CAD and scene scripts -
━━━━━━━━━━━━━━━━

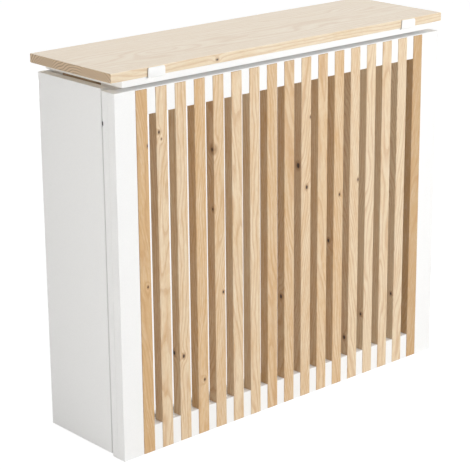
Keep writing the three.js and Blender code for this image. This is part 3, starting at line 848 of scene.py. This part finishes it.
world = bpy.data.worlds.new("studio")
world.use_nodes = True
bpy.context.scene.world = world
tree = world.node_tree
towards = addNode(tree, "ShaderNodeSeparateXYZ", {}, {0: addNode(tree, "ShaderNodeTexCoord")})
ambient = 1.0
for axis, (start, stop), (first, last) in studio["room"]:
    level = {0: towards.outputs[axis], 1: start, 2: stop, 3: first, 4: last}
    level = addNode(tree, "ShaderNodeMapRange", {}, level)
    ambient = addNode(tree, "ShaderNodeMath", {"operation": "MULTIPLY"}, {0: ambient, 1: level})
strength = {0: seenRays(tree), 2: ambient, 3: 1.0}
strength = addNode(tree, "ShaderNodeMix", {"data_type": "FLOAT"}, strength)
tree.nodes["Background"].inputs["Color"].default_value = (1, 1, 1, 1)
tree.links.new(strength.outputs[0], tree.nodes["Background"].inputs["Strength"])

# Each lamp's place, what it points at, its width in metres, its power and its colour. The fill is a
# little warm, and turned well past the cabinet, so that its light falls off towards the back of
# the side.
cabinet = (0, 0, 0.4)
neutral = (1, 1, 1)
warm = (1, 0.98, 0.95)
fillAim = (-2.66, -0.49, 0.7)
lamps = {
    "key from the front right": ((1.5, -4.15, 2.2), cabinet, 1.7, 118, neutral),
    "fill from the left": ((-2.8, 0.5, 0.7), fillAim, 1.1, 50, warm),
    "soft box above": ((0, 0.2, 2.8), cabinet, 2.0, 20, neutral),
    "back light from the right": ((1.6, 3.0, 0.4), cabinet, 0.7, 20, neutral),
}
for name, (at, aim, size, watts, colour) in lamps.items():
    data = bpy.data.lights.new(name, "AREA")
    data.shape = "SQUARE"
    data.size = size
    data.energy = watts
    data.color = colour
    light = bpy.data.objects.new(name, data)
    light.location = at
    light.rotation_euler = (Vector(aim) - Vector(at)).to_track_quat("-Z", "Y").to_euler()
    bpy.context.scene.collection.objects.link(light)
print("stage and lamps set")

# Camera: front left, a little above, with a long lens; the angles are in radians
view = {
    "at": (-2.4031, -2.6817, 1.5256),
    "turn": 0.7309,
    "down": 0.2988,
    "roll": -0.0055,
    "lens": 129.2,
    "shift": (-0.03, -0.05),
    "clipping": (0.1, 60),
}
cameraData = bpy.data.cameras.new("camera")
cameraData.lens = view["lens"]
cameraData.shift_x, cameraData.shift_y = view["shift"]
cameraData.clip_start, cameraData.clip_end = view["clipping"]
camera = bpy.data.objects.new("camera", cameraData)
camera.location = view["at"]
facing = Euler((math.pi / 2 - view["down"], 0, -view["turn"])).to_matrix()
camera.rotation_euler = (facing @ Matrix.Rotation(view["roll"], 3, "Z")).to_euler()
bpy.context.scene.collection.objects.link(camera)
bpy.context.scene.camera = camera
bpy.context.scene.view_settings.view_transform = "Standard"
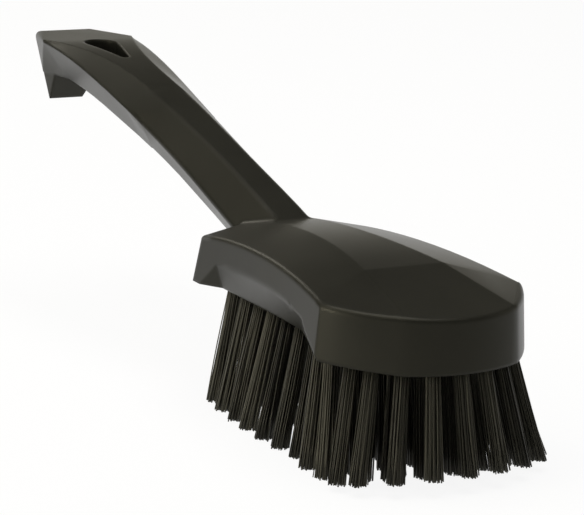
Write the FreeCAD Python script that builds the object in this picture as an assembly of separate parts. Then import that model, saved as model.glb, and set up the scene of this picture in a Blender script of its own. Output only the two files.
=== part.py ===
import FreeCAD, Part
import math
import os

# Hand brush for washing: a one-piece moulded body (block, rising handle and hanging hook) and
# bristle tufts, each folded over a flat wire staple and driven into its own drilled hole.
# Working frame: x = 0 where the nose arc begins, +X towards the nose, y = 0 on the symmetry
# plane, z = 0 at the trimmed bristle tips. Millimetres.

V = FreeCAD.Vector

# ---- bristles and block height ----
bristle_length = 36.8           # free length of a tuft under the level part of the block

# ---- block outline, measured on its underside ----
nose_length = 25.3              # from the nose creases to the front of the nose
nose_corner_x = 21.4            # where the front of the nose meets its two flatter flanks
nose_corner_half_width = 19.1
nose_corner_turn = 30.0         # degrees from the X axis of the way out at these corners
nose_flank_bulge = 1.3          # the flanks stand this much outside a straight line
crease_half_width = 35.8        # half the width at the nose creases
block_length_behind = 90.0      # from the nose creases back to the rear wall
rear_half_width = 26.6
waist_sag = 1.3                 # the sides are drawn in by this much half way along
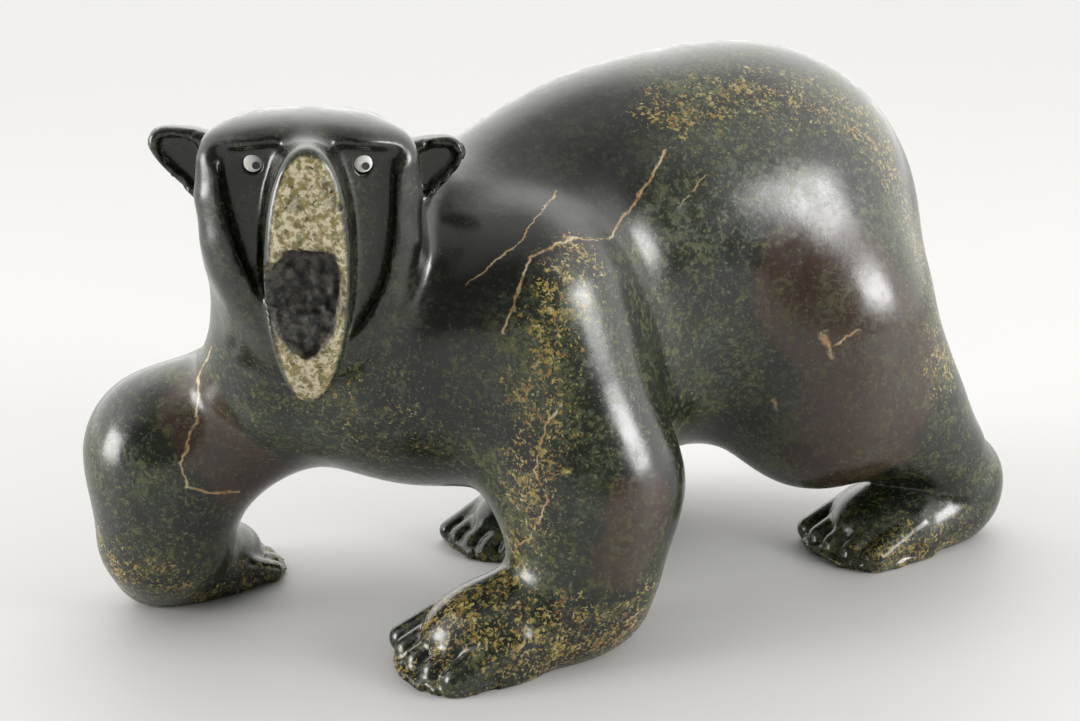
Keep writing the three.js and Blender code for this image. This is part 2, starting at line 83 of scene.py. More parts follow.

━━━━━━━━━━━━━━━━

WHAT YOU ARE ASKED TO DO -
Print out the whole listing exactly as it appears.

OUTPUT FOR THIS TASK -
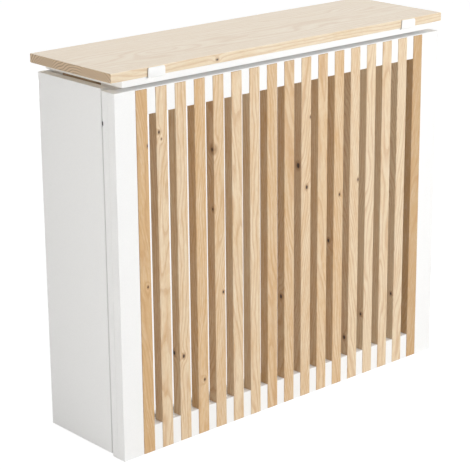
Keep writing the three.js and Blender code for this image. This is part 3, starting at line 848 of scene.py. This part finishes it.
world = bpy.data.worlds.new("studio")
world.use_nodes = True
bpy.context.scene.world = world
tree = world.node_tree
towards = addNode(tree, "ShaderNodeSeparateXYZ", {}, {0: addNode(tree, "ShaderNodeTexCoord")})
ambient = 1.0
for axis, (start, stop), (first, last) in studio["room"]:
    level = {0: towards.outputs[axis], 1: start, 2: stop, 3: first, 4: last}
    level = addNode(tree, "ShaderNodeMapRange", {}, level)
    ambient = addNode(tree, "ShaderNodeMath", {"operation": "MULTIPLY"}, {0: ambient, 1: level})
strength = {0: seenRays(tree), 2: ambient, 3: 1.0}
strength = addNode(tree, "ShaderNodeMix", {"data_type": "FLOAT"}, strength)
tree.nodes["Background"].inputs["Color"].default_value = (1, 1, 1, 1)
tree.links.new(strength.outputs[0], tree.nodes["Background"].inputs["Strength"])

# Each lamp's place, what it points at, its width in metres, its power and its colour. The fill is a
# little warm, and turned well past the cabinet, so that its light falls off towards the back of
# the side.
cabinet = (0, 0, 0.4)
neutral = (1, 1, 1)
warm = (1, 0.98, 0.95)
fillAim = (-2.66, -0.49, 0.7)
lamps = {
    "key from the front right": ((1.5, -4.15, 2.2), cabinet, 1.7, 118, neutral),
    "fill from the left": ((-2.8, 0.5, 0.7), fillAim, 1.1, 50, warm),
    "soft box above": ((0, 0.2, 2.8), cabinet, 2.0, 20, neutral),
    "back light from the right": ((1.6, 3.0, 0.4), cabinet, 0.7, 20, neutral),
}
for name, (at, aim, size, watts, colour) in lamps.items():
    data = bpy.data.lights.new(name, "AREA")
    data.shape = "SQUARE"
    data.size = size
    data.energy = watts
    data.color = colour
    light = bpy.data.objects.new(name, data)
    light.location = at
    light.rotation_euler = (Vector(aim) - Vector(at)).to_track_quat("-Z", "Y").to_euler()
    bpy.context.scene.collection.objects.link(light)
print("stage and lamps set")

# Camera: front left, a little above, with a long lens; the angles are in radians
view = {
    "at": (-2.4031, -2.6817, 1.5256),
    "turn": 0.7309,
    "down": 0.2988,
    "roll": -0.0055,
    "lens": 129.2,
    "shift": (-0.03, -0.05),
    "clipping": (0.1, 60),
}
cameraData = bpy.data.cameras.new("camera")
cameraData.lens = view["lens"]
cameraData.shift_x, cameraData.shift_y = view["shift"]
cameraData.clip_start, cameraData.clip_end = view["clipping"]
camera = bpy.data.objects.new("camera", cameraData)
camera.location = view["at"]
facing = Euler((math.pi / 2 - view["down"], 0, -view["turn"])).to_matrix()
camera.rotation_euler = (facing @ Matrix.Rotation(view["roll"], 3, "Z")).to_euler()
bpy.context.scene.collection.objects.link(camera)
bpy.context.scene.camera = camera
bpy.context.scene.view_settings.view_transform = "Standard"
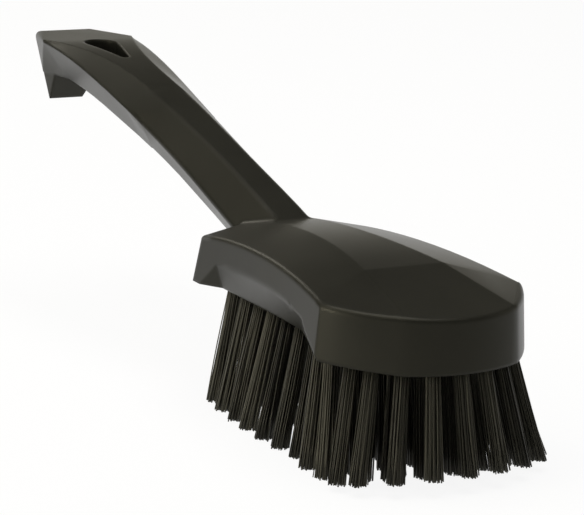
Write the FreeCAD Python script that builds the object in this picture as an assembly of separate parts. Then import that model, saved as model.glb, and set up the scene of this picture in a Blender script of its own. Output only the two files.
=== part.py ===
import FreeCAD, Part
import math
import os

# Hand brush for washing: a one-piece moulded body (block, rising handle and hanging hook) and
# bristle tufts, each folded over a flat wire staple and driven into its own drilled hole.
# Working frame: x = 0 where the nose arc begins, +X towards the nose, y = 0 on the symmetry
# plane, z = 0 at the trimmed bristle tips. Millimetres.

V = FreeCAD.Vector

# ---- bristles and block height ----
bristle_length = 36.8           # free length of a tuft under the level part of the block

# ---- block outline, measured on its underside ----
nose_length = 25.3              # from the nose creases to the front of the nose
nose_corner_x = 21.4            # where the front of the nose meets its two flatter flanks
nose_corner_half_width = 19.1
nose_corner_turn = 30.0         # degrees from the X axis of the way out at these corners
nose_flank_bulge = 1.3          # the flanks stand this much outside a straight line
crease_half_width = 35.8        # half the width at the nose creases
block_length_behind = 90.0      # from the nose creases back to the rear wall
rear_half_width = 26.6
waist_sag = 1.3                 # the sides are drawn in by this much half way along
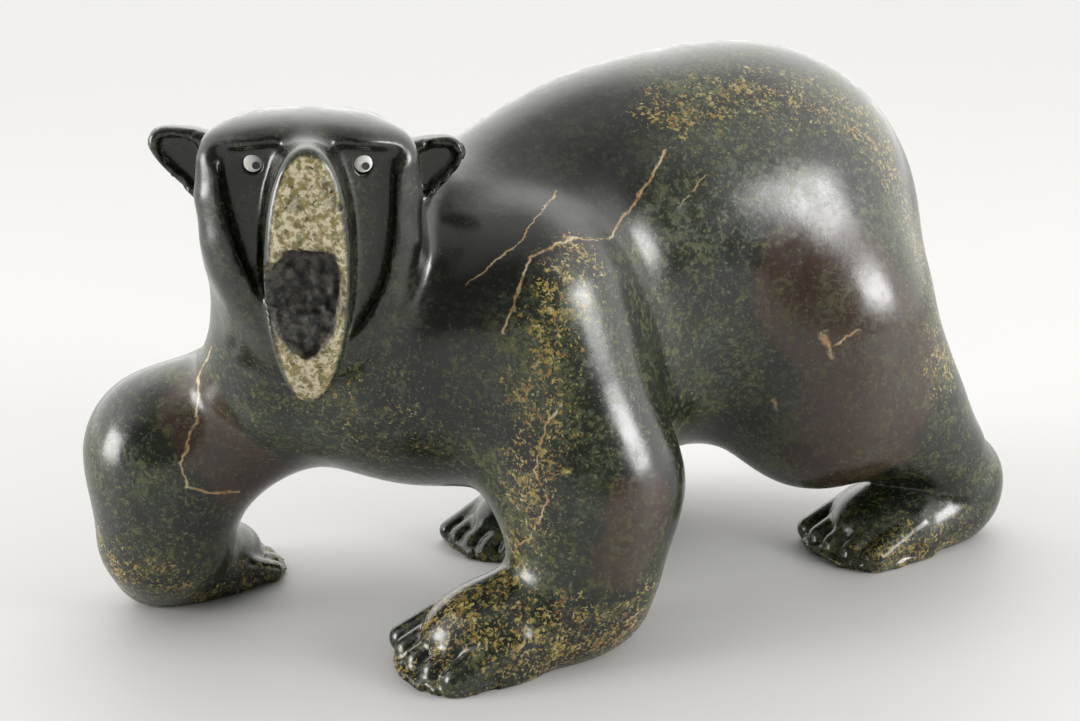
Keep writing the three.js and Blender code for this image. This is part 2, starting at line 83 of scene.py. More parts follow.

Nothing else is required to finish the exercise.